Muchacha acostada, con vestido azul oscuro (1910) es una de esas piezas que ponen de manifiesto el carácter transgresor de aquel joven inconforme, genial y rebelde. Su enorme erotismo procede del hecho de que la modelo, aunque vestida totalmente de negro, abre sus piernas mostrando una vulva roja, contrastada contra una mancha blanca que la hace aún más evidente. No podemos calificar esa obra de agradable, sino como una de las más violentas y lascivas de cuantas había realizado en aquella fecha, y que se aproxima a lo que algunos definirían como una imagen pornográfica. Hoy nos parece obvio que Egon rechazaba, con todas sus fuerzas, aquella sociedad que le tocó vivir y los fundamentos morales sobre los que descansaba. Y lo demostró fehacientemente valiéndose del desnudo femenino tratado en forma violenta y carnal, cuando no obscena.

Para este redactor, el más bello de los desnudos realizados por Schiele –el que más le llega por lo que pudiera haber en él de denuncia social–, es Desnudo de muchacha de cabellos negros (1910, acuarela y lápiz con contorno blanco, 54,3 x 30,7 cm), que puede apreciarse hoy en un museo de Viena. En esa acuarela hay mucho del sentimiento con que el artista retrató a esa chica, posiblemente menor de edad, que exhibe su cuerpo magro –y usado ya– al espectador de turno. La expresión es infantil, pero el cuerpo pertenece al de una mujer experimentada en el oficio de la prostitución callejera. Aunque en muchas de las pinturas de estos años Schiele tiende a caricaturizar y distorsionar «prescindiendo de todo sentimentalismo»3, esta pintura podría ser una de esas raras excepciones en la que se aprecia un toque de humanidad en el rostro de la modelo.
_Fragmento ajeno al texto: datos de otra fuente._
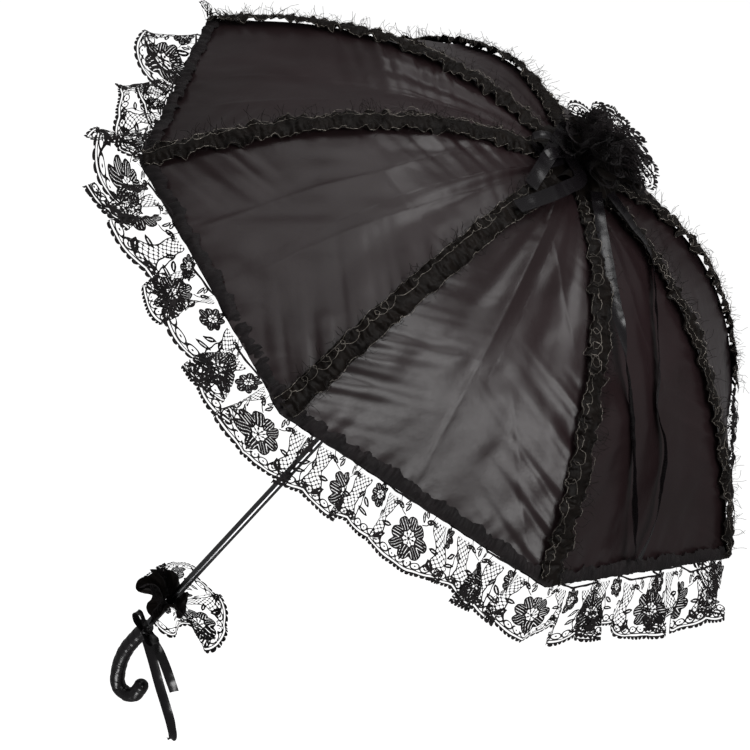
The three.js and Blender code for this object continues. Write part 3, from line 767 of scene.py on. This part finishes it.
REPEAT_FIELD, LACE_V = lace_repeat()
REPEAT_COLUMNS = REPEAT_FIELD.shape[1]


def outlined(field):
    """The thread's outline on a grid: grid coordinates of the points, and faces by corner count."""
    rows, columns = field.shape
    inside = field > 0
    i, j = np.mgrid[0:rows, 0:columns]
    grid = np.stack([i.ravel(), j.ravel()], -1).astype(float)

    def cut(one, other):
        return np.clip(one / np.where(one == other, 1, one - other), 0.02, 0.98)

    level = np.stack([i[:, :-1], j[:, :-1] + cut(field[:, :-1], field[:, 1:])], -1).reshape(-1, 2)
    upright = np.stack([i[:-1] + cut(field[:-1], field[1:]), j[:-1]], -1).reshape(-1, 2)
    points = np.concatenate([grid, level, upright])
    level_at, upright_at = rows * columns, rows * columns + rows * (columns - 1)
    a, b = np.mgrid[0 : rows - 1, 0 : columns - 1]
    first = a * columns + b
    corner = np.stack([first, first + 1, first + columns + 1, first + columns])
    above = level_at + a * (columns - 1) + b
    side = np.stack([above, upright_at + first + 1, above + columns - 1, upright_at + first])
    states = [inside[:-1, :-1], inside[:-1, 1:], inside[1:, 1:], inside[1:, :-1]]
    case = sum(state.astype(int) << k for k, state in enumerate(states))
    faces = []
    for number in range(1, 16):
        here = case == number
        if not here.any():
            continue
        walk = []
        for k in range(4):
            now, after = number >> k & 1, number >> (k + 1) % 4 & 1
            walk.extend([corner[k]] * now + [side[k]] * (now != after))
        faces.append(np.stack([w[here] for w in walk], -1))
    used = np.unique(np.concatenate([f.ravel() for f in faces]))
    renumber = np.zeros(len(points), np.int64)
    renumber[used] = np.arange(len(used))
    height = np.concatenate([np.clip(field.ravel(), 0, LACE_STEP), np.zeros(len(level) + len(upright))])
    return points[used], height[used], [renumber[f] for f in faces]


def lace_strip(first, columns):
    """Lace from a grid column on: its flat (along, across), thread height and faces."""
    picked = (first + np.arange(columns + 1)) % REPEAT_COLUMNS
    points, height, faces = outlined(REPEAT_FIELD[:, picked])
    along = (first + points[:, 1]) * LACE_REPEAT / REPEAT_COLUMNS
    across = np.interp(points[:, 0], np.arange(len(LACE_V)), LACE_V)
    return along, across, height, faces


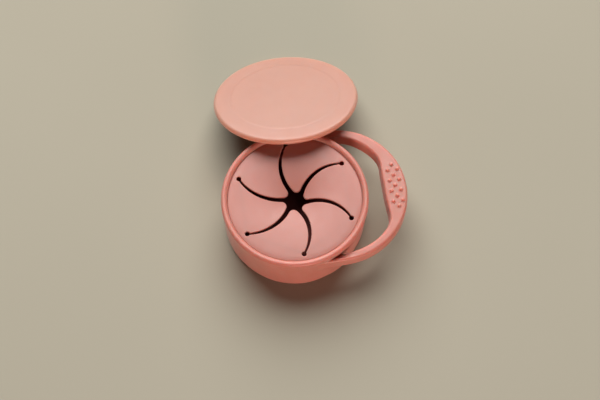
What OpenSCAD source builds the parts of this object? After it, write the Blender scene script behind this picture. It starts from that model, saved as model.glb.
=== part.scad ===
// Collapsible snack container for a toddler, pressed flat, with its cover leaning on it.
// The origin is on the floor under the middle of the cup, +Z is up and +X points to the handle.

/* [Upper wall and rim] */
// Outer radius of the rim bead
rim_r = 45; // [44.5:0.5:50]
// Height of the cup pressed flat, from the floor to the top of the rim
flat_h = 33; // [32:0.5:37]
// Radius of the round rim bead
bead_r = 2; // [1.8:0.1:2.2]
// How far the bead stands out from the wall
bead_lip = 0.5; // [0.4:0.1:0.9]
// Thickness of the upper wall
wall_t = 2.6; // [2.2:0.1:3]
// Outer radius of the rolled edge at the foot of the upper wall
fold_r = 4; // [3.6:0.1:4.4]
// Gap between the rolled edge and the floor
fold_gap = 0.3; // [0.2:0.1:0.6]

/* [Folding web] */
// Height of the web when the cup is pressed flat
web_h = 17; // [12:0.5:17]
// Thickness of the web
web_t = 1.2; // [0.8:0.1:1.6]
// How much nearer to the axis the web's top lies than its foot
web_draft = 1.2; // [0.6:0.1:1.8]

/* [Base] */
// Thickness of the lower wall
base_wall_t = 2.2; // [1.8:0.1:2.8]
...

De todo podemos hallar en los trabajos artísticos de Egon Schiele. Su mirada fija y penetrante nos dejó un verdadero muestrario de tipos diferentes de mujeres que hoy podemos ver en cada una de sus obras con un propósito específico. En conjunto es el testimonio de una época dura y despiadada, que alcanza su clímax con la debacle ocasionada por la Primera Guerra Mundial. Lo que Schiele nos dejó fueron también sus obsesiones eróticas y algo de su hastío, materializados en el cuerpo femenino al que dibujó, estudió, pintó, amó y conoció mejor que ningún otro artista de su tiempo. Lástima que su prometedora vida –y la de su esposa Edith– concluyera en plena juventud a causa de una epidemia de escarlatina que asolaba Europa el mismo año en que se firmaba el armisticio. •

1._  Wolfgang Georg Fischer: E Schiele (1890-1918). Pantomimas del deseo. Visiones de la muerte, Taschen, 2007, pág. 86.

2._ Wolfgang Georg Fischer. Op. cit.

3._ La expresión es de Wolfgang Georg Fischer, pág. 77.